Silents Warning

Museums Get Tough on the Selfie Stick

Walking through museums behind young children scares me. Weird huh? Well, young children have young minds. Those minds have not quite matured enough to figure out that running into the 3000 year old vase swinging your toy is not a good idea.

Children usually lack that bit of common sense and need an adult to guide them through this experimental period of their lives. My years as an educator have taught me that sometimes this common sense passes on to the next generation and sometimes it doesn’t.
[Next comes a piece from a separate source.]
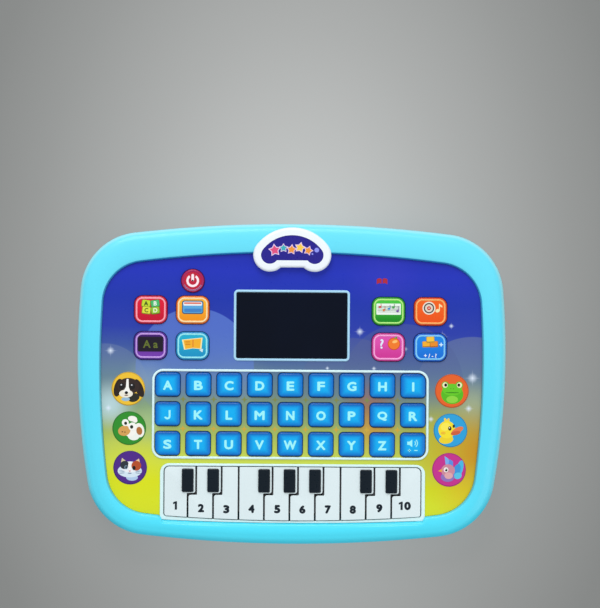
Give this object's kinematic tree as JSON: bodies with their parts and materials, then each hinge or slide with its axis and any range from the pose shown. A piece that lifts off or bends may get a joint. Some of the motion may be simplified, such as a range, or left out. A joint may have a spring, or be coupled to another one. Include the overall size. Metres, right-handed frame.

In the prehistoric world very few people lived to see 30 years old. Why? Because back then, without medicine and technology, one grand act of stupidity took them out of the human breeding population for good.

But, we’ve moved on. We invented. We, as a species, overcame the chance that doing a stupid thing results in your untimely death. There are no more Wooly Rhinoceroses to play cow tipping with.

Likewise, we now have rules of no running in the museum. Museums hired guards to patrol the art galleries to enforce this rule. Calmness and serenity should descend in the art museum. Unfortunately, human ingenuity is known for creating both chaos and order.

Enter the latest act of social silliness, the selfie stick. According to Molly Shilo of the Observer the MoMA is the latest in a long string of museums including the Frick and the Guggenheim that have seen the potential danger in our latest social craze. In response, they have all outlawed the use of selfie sticks in the museum.

No more can the young carefree mind swing a selfie stick around and carelessly carve up a Caravaggio. No one will accidentally poke a Pollock. That 3,000-year-old vase of the sheer genius and artistic style of a civilization long dead is still viewable to everyone.

In the end, this is a good thing. It’s a sign that the museums are responding to popular outside trends and are trying to save both the world of art history and the youth of today.  It saves the art world from unmitigated disaster and any youths from making a stupid life-changing mistake in the name of a selfie.

The young student of the arts may not understand what the big deal is. They may even rebel at the idea of not being allowed to have this fun. I wish to encourage a sense of patience to these future protectors of human ingenuity. Your selfie is not worth it.

In order to explain this concept, one must understand  that while we have a better chance of surviving the consequences of our actions. If you mutilate a $41.1 million Matisse with your selfie stick you may wish you didn’t survive.   Your allowance sure won’t.